Multicollinearity is one of the hardest problems in marketing analytics. If you took a statistics course in undergrad, you might have covered it; it describes a phenomenon where two or more variables in a model are correlated.
Let’s bring it to marketing to make it more tangible. Imagine we’re trying to analyze the impact of television marketing. We would go back and observe how television advertising varies over time and how it affects revenue.
However, what if television and radio ad spend are correlated? Every time we increase spend on television, we also increase spend on radio by the same amount. This correlation creates a problem in our analysis because we’re unable to discern whether it’s TV or radio ad spend generating that extra revenue.
When you have two or more channels that are perfectly correlated, no statistical model will be able to pick apart which one is driving the effects – statisticians call this problem multicollinearity.
This can lead to inaccurate performance evaluation and suboptimal decisions about budget allocation. It increases the variance of the coefficient estimates, leading to wider confidence intervals or less precise estimates.
In practical terms, multicollinearity makes you blind and the range of possible incrementality becomes too broad to make confident decisions. This article will help you identify when you are experiencing multicollinearity and what you can do to solve for it.
Detecting Multicollinearity in Marketing Data
This is a very common problem: marketing teams often up or lower their budget across all channels at the same time. It’s also very common with seasonality. Knowing where and when you’re experiencing multicollinearity is the first step to fixing it. There are three main ways you can audit it:
A. Correlation Coefficients
One preliminary method to detect multicollinearity is examining the correlation coefficients among the predictor variables. A correlation coefficient of 0.8 or above typically indicates high multicollinearity.
B. Collinearity Diagnostics
Modern statistical software packages, such as R, Python’s scikit-learn, and SPSS, offer collinearity diagnostics during regression analysis, providing measures like Variance Inflation Factor (VIF), Tolerance statistics, and Condition Index.
C. Factor Analysis
Factor analysis serves as another tool to spot multicollinearity. This statistical technique seeks to identify underlying variables, or factors, that explain the pattern of correlations within a set of observed variables.
Overcoming Multicollinearity With Bayesian MMM
Traditionally, multicollinearity has posed significant problems for simpler analysis methods like linear regression. In such models, one variable may be randomly chosen to receive all the credit, while another may receive no or negative credit, leading to inaccurate results. If you only run traditional linear regression, you might even see results that show a negative impact on marketing spend, which shouldn’t be possible (for >99.9% of situations).
However, we now have more sophisticated modeling approaches to tackle this issue. Bayesian statistical methods, for example, can help better manage the problem of multicollinearity. Instead of randomly attributing credit to one variable over another or attempting to pinpoint which marketing channel was more effective, the model represents a level of uncertainty about the effectiveness of both channels.
Between two correlated channels, the model communicates that while it’s uncertain which channel drove more sales, it is confident that at least one of them did.

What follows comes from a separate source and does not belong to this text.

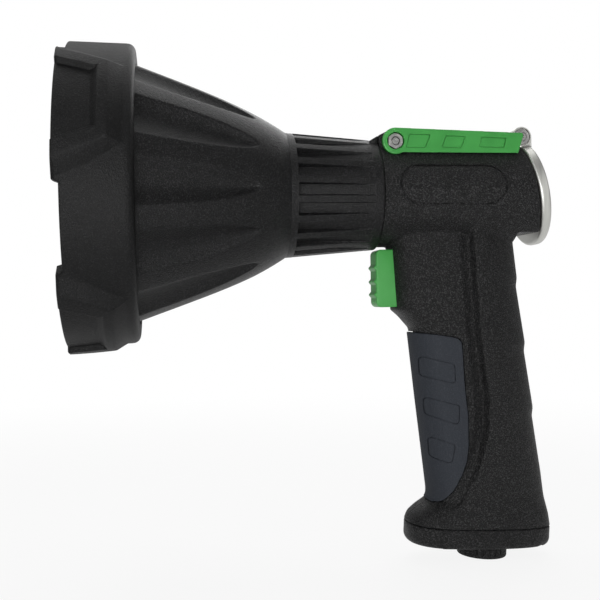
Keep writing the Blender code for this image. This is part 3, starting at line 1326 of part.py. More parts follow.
slant_normal = Vector((math.cos(TUBE_SLANT), 0, math.sin(TUBE_SLANT)))
slant_down = Vector((math.sin(TUBE_SLANT), 0, -math.cos(TUBE_SLANT)))
disc_z = hinge_z - DISC_DROP
disc_middle = Vector((tube_rear - disc_z * math.tan(TUBE_SLANT), 0, disc_z)) + slant_normal * PLAY
disc_turn = (0, math.pi / 2 - TUBE_SLANT, 0)
disc = turned(
    "disc_blank",
    [(0, 0), (0, DISC_RADIUS - DISC_EDGE), (DISC_EDGE, DISC_RADIUS),
        (DISC_THICKNESS - DISC_EDGE, DISC_RADIUS),
     (DISC_THICKNESS, DISC_RADIUS - DISC_EDGE), (DISC_THICKNESS, 0)],
    FINE_STEPS, disc_middle, disc_turn,
)
neck_low = disc_middle - slant_down * (DISC_RADIUS * FOOT_NECK_SHARE)
rim = neck_low + slant_normal * DISC_THICKNESS
ear_lines = [
    (neck_low.x, neck_low.z), (rim.x, rim.z),
    *ring_of(EAR_RADIUS, (hinge_x, hinge_z), 11, -math.pi * 0.02, math.pi * 1.02),
    *ring_of(EAR_RADIUS, (hinge_x, hinge_z), 5, math.pi * 1.12, math.pi * 1.45),
]
neck = plate("foot_neck", ear_lines, -EAR_OUTER, EAR_OUTER)
join(disc, neck)
behind = box(
    "behind_body", disc_middle + Vector((-EAR_RADIUS * 3, -DISC_RADIUS, -DISC_RADIUS * 2)),
    disc_middle + Vector((0, DISC_RADIUS, hinge_z - EAR_RADIUS - disc_z)), (0, -TUBE_SLANT, 0), disc_middle,
)
ear_gap = TONGUE_HALF_WIDTH + CLEARANCE
cut(
    disc,
    behind,
    rod("tongue_room", TONGUE_RADIUS + PLAY, -ear_gap, ear_gap, (hinge_x, 0, hinge_z), "Y", FINE_STEPS),
    box(
        "ear_gap", (hinge_x - EAR_RADIUS * 2, -ear_gap, hinge_z - TONGUE_RADIUS - PLAY),
        (hinge_x + EAR_RADIUS * 2, ear_gap, hinge_z + EAR_RADIUS * 2),
    ),
    rod("foot_bore", FOOT_SCREW_RADIUS + CLEARANCE, -EAR_OUTER - OVERRUN, EAR_OUTER + OVERRUN,
        (hinge_x, 0, hinge_z)),
    rod(
        "washer_seat", WASHER_RADIUS + CLEARANCE, -EAR_OUTER - OVERRUN,
        -EAR_OUTER + WASHER_THICKNESS + CLEARANCE, (hinge_x, 0, hinge_z)
    ),
    rod(
        "foot_nut_seat", (FOOT_NUT_FLATS / 2 + CLEARANCE) / math.cos(math.pi / 6),
        EAR_OUTER - FOOT_NUT_HEIGHT - CLEARANCE,
        EAR_OUTER + OVERRUN, (hinge_x, 0, hinge_z), "Y", 6,
    ),
)
magnet_seat = turned(
    "magnet_seat",
    [(DISC_THICKNESS - FOOT_RECESS_DEPTH, 0), (DISC_THICKNESS - FOOT_RECESS_DEPTH, FOOT_RECESS_RADIUS),
     (DISC_THICKNESS + OVERRUN, FOOT_RECESS_RADIUS), (DISC_THICKNESS + OVERRUN, 0)],
    FINE_STEPS, disc_middle, disc_turn,
)
cut(disc, magnet_seat)
finish(disc, "foot_disc", aluminium, foot_body)

magnet = turned(
    "magnet_blank",
    [(DISC_THICKNESS - FOOT_RECESS_DEPTH + CLEARANCE, 0),
        (DISC_THICKNESS - FOOT_RECESS_DEPTH + CLEARANCE, FOOT_RECESS_RADIUS - CLEARANCE),
     (DISC_THICKNESS - CLEARANCE, FOOT_RECESS_RADIUS - CLEARANCE), (DISC_THICKNESS - CLEARANCE, 0)],
    FINE_STEPS, disc_middle, disc_turn,
)
finish(magnet, "foot_magnet", magnet_grey, foot_body)

# Serrated ring, screw and nut on the rear hinge's axis.
teeth = []
for k in range(WASHER_TEETH * 2):
    turn = math.pi * k / WASHER_TEETH
    radius = WASHER_RADIUS - (WASHER_TOOTH if k % 2 else 0)
    teeth.append((hinge_x + radius * math.cos(turn), hinge_z + radius * math.sin(turn)))
washer = plate("washer_blank", teeth, -EAR_OUTER, -EAR_OUTER + WASHER_THICKNESS)
cut(washer, rod("washer_bore", FOOT_SCREW_RADIUS + CLEARANCE, -EAR_OUTER - OVERRUN, -EAR_OUTER + OVERRUN,
    (hinge_x, 0, hinge_z)))
finish(washer, "foot_washer", aluminium, foot_body)
head_low = -EAR_OUTER - CLEARANCE
foot_screw = turned(
    "foot_screw_blank",
    [(head_low - SCREW_HEAD_HEIGHT / 2, 0), (head_low - SCREW_HEAD_HEIGHT / 2,
        FOOT_SCREW_HEAD * SCREW_SIDE_SHARE), (head_low, FOOT_SCREW_HEAD),
     (head_low, FOOT_SCREW_RADIUS), (EAR_OUTER - CLEARANCE, FOOT_SCREW_RADIUS), (EAR_OUTER - CLEARANCE, 0)],
    SMALL_STEPS // 2, (hinge_x, 0, hinge_z), TURNS["Y"],
)
finish(foot_screw, "foot_screw", steel, foot_body)
foot_nut = rod(
    "foot_nut_blank", FOOT_NUT_FLATS / 2 / math.cos(math.pi / 6), EAR_OUTER - FOOT_NUT_HEIGHT,
    EAR_OUTER - CLEARANCE, (hinge_x, 0, hinge_z), "Y", 6
)
cut(foot_nut, rod("foot_nut_bore", FOOT_SCREW_RADIUS + CLEARANCE, EAR_OUTER - OVERRUN, EAR_OUTER + OVERRUN,
    (hinge_x, 0, hinge_z)))
finish(foot_nut, "foot_nut", steel, foot_body)
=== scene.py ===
import math

import bmesh
import bpy
import numpy as np
from mathutils import Matrix, Vector


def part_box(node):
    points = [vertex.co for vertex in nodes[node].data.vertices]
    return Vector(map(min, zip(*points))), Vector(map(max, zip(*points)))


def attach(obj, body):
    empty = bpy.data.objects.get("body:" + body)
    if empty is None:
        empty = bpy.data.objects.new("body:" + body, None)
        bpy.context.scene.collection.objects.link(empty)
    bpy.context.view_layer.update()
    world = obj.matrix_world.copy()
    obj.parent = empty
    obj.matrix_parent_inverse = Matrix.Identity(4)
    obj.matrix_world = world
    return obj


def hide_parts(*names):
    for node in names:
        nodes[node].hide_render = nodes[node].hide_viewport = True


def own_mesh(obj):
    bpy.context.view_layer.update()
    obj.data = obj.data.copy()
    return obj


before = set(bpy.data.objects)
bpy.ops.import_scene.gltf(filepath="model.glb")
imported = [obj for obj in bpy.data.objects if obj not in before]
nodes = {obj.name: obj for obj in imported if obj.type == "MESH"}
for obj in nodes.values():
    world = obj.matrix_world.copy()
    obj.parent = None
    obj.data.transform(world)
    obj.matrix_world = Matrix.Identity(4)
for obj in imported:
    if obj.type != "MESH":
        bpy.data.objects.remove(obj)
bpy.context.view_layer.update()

# Camera. It stands level with the middle of the lamp, a little towards the head, and is rolled so that the
# barrel climbs slightly to the right.
bezel_low, bezel_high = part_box("bezel_ring")
head_reach = 0.1130
lamp = Vector((bezel_low.x + head_reach, 0, (bezel_low.z + bezel_high.z) / 2))
aim = lamp + Vector((-0.0008, 0, -0.05205))
camera_direction = Vector((-0.139, -0.990, 0)).normalized()
camera_distance = 0.475
camera_roll = math.radians(0.89)
camera_data = bpy.data.cameras.new("camera")
camera_data.lens = 57
camera_data.sensor_width = 36
camera_data.clip_start = 0.01
camera = bpy.data.objects.new("camera", camera_data)
camera.location = aim + camera_direction * camera_distance
facing = (-camera_direction).to_track_quat("-Z", "Y").to_matrix()
camera.rotation_mode = "QUATERNION"
camera.rotation_quaternion = (facing @ Matrix.Rotation(-camera_roll, 3, "Z")).to_quaternion()
bpy.context.scene.collection.objects.link(camera)
bpy.context.scene.camera = camera
bpy.context.scene.view_settings.view_transform = "Standard"

# Floor and light. A pale sweep under large soft lamps: the floor shows white to the camera and to gloss,
# and keeps the lamp's shadow.


class Flow:
    """One output in a tree of nodes. A sum on flows adds the Math node that works it out."""

    def __init__(self, owner, socket):
        self.owner = owner
        self.socket = socket

    def sum(self, operation, first, second):
        return self.owner.add("ShaderNodeMath", {"operation": operation}, {0: first, 1: second})

    def out(self, name):
        return Flow(self.owner, self.socket.node.outputs[name])

    def __add__(self, other):
        return self.sum("ADD", self, other)

    def __radd__(self, other):
        return self.sum("ADD", other, self)

    def __sub__(self, other):
        return self.sum("SUBTRACT", self, other)

    def __mul__(self, other):
        return self.sum("MULTIPLY", self, other)

    def between(self, low, high):
        """0 under low, 1 over high, and smooth between them."""
        settings = {"interpolation_type": "SMOOTHSTEP", "clamp": True}
        inputs = {"Value": self, "From Min": low, "From Max": high}
        return self.owner.add("ShaderNodeMapRange", settings, inputs)


class Nodes:
    """The nodes of one tree."""

    def __init__(self, tree):
        self.tree = tree

    def add(self, kind, settings=None, inputs=None, output=0):
        node = self.tree.nodes.new(kind)
        for key, value in (settings or {}).items():
            setattr(node, key, value)
        for key, value in (inputs or {}).items():
            self.join(node.inputs[key], value)
        return Flow(self, node.outputs[output])

    def join(self, socket, value):
        if isinstance(value, Flow):
            self.tree.links.new(value.socket, socket)
        else:
            socket.default_value = value


class Finish(Nodes):
    """A material and its nodes, in the places of the lamp's own frame."""

    def __init__(self, name, colour, roughness, metallic=0.0, **constants):
        self.material = bpy.data.materials.new(name)
        self.material.use_nodes = True
        super().__init__(self.material.node_tree)
        self.skin = self.tree.nodes["Principled BSDF"]
        self.feed("Base Color", (*colour, 1))
        self.feed("Roughness", roughness)
        self.feed("Metallic", metallic)
        for socket, value in constants.items():
            self.feed(socket.replace("_", " "), value)

    def feed(self, socket, value):
        self.join(self.skin.inputs[socket], value)

    def place(self):
        return self.add("ShaderNodeTexCoord").out("Object")

    def stretched(self, scale):
        return self.add("ShaderNodeMapping", None, {"Vector": self.place(), "Scale": scale})

    def noise(self, scale, detail=2.0, roughness=0.5, vector=None):
        inputs = {"Vector": vector or self.place(), "Scale": scale, "Detail": detail, "Roughness": roughness}
        return self.add("ShaderNodeTexNoise", None, inputs)

    def cells(self, scale, randomness=1.0):
        inputs = {"Vector": self.place(), "Scale": scale, "Randomness": randomness}
        return self.add("ShaderNodeTexVoronoi", None, inputs)

    def blend(self, share, first, second):
        inputs = {0: share, 6: (*first, 1), 7: (*second, 1)}
        return self.add("ShaderNodeMix", {"data_type": "RGBA"}, inputs, 2)

    def relief(self, height, distance):
        self.feed("Normal", self.add("ShaderNodeBump", None, {"Height": height, "Distance": distance}))

    def dress(self, share, first, second, roughness, height, distance):
        """Feeds in colour, roughness and relief, and hands back the material."""
        self.feed("Base Color", self.blend(share, first, second))
        self.feed("Roughness", roughness)
        self.relief(height, distance)
        return self.material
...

This ability to provide an uncertainty range instead of incorrect attribution is a key advantage in sophisticated models like Bayesian ones.
That’s what we use here at Recast. This approach helps accurately quantify and communicate the uncertainty around the effects of different marketing channels on sales, even when those channels are highly correlated. Multicollinearity generates uncertainty in our estimates, but not bias.
Proactive Measures to Break the Multicollinearity Cycle
While Bayesian models offer an improved solution to handling multicollinearity, there’s another aspect to consider. The multicollinearity problem primarily pertains to retrospective analyses. However, marketers have the power to break the correlation moving forward.
If a company needs to determine the effectiveness of radio versus TV advertising, it can design a marketing plan to separate the spending on these channels. One month could involve heavy TV advertising with limited radio ads, while the next month could follow the opposite pattern. This divergence allows the company to observe changes in revenue linked to each specific channel, helping break the correlation and reduce multicollinearity.
You need some amount of difference in the inputs in order to be able to get an actual signal on how they are impacting the outputs. This strategy of proactive marketing channel manipulation helps break the correlation between channels and injects more signals for our model to better estimate the incrementality of each channel individually. While understanding historic multicollinearity is very complex, present and future collinearity can easily be solved for.
Conclusion
Multicollinearity is a significant concern in marketing mix modeling. While advanced modeling techniques like Bayesian methods substitute bias for uncertainty, the power to break the cycle of multicollinearity is in the hands of marketers – you have control over it.
As we continue to build Recast, there will be even more suggestions and recommendations that marketers will be able to follow to give the model even more certainty and, more importantly, for them to gather the data and insights they need to make their spend more efficient.